● Given material:
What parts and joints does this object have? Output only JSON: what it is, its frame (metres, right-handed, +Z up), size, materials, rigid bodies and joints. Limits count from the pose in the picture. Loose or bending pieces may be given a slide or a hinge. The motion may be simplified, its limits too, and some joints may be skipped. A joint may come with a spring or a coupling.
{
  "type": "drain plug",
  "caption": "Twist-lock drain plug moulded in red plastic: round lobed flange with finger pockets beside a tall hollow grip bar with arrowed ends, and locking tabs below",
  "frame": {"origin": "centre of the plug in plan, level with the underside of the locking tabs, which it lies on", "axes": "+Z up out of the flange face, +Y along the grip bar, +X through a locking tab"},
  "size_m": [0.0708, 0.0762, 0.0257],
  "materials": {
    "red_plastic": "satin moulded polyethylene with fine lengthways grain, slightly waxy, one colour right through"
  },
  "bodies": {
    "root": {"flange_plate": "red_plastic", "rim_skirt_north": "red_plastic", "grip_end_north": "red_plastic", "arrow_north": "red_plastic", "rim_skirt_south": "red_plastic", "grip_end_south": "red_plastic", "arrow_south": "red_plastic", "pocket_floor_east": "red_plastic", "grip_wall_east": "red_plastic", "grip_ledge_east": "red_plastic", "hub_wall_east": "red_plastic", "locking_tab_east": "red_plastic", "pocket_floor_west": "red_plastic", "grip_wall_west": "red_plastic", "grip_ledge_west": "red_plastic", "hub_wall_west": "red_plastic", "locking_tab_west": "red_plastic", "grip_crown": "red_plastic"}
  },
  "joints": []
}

● Aim: Repeat back the data above, exact to the last character.

● Reply to the task:
What parts and joints does this object have? Output only JSON: what it is, its frame (metres, right-handed, +Z up), size, materials, rigid bodies and joints. Limits count from the pose in the picture. Loose or bending pieces may be given a slide or a hinge. The motion may be simplified, its limits too, and some joints may be skipped. A joint may come with a spring or a coupling.
{
  "type": "drain plug",
  "caption": "Twist-lock drain plug moulded in red plastic: round lobed flange with finger pockets beside a tall hollow grip bar with arrowed ends, and locking tabs below",
  "frame": {"origin": "centre of the plug in plan, level with the underside of the locking tabs, which it lies on", "axes": "+Z up out of the flange face, +Y along the grip bar, +X through a locking tab"},
  "size_m": [0.0708, 0.0762, 0.0257],
  "materials": {
    "red_plastic": "satin moulded polyethylene with fine lengthways grain, slightly waxy, one colour right through"
  },
  "bodies": {
    "root": {"flange_plate": "red_plastic", "rim_skirt_north": "red_plastic", "grip_end_north": "red_plastic", "arrow_north": "red_plastic", "rim_skirt_south": "red_plastic", "grip_end_south": "red_plastic", "arrow_south": "red_plastic", "pocket_floor_east": "red_plastic", "grip_wall_east": "red_plastic", "grip_ledge_east": "red_plastic", "hub_wall_east": "red_plastic", "locking_tab_east": "red_plastic", "pocket_floor_west": "red_plastic", "grip_wall_west": "red_plastic", "grip_ledge_west": "red_plastic", "hub_wall_west": "red_plastic", "locking_tab_west": "red_plastic", "grip_crown": "red_plastic"}
  },
  "joints": []
}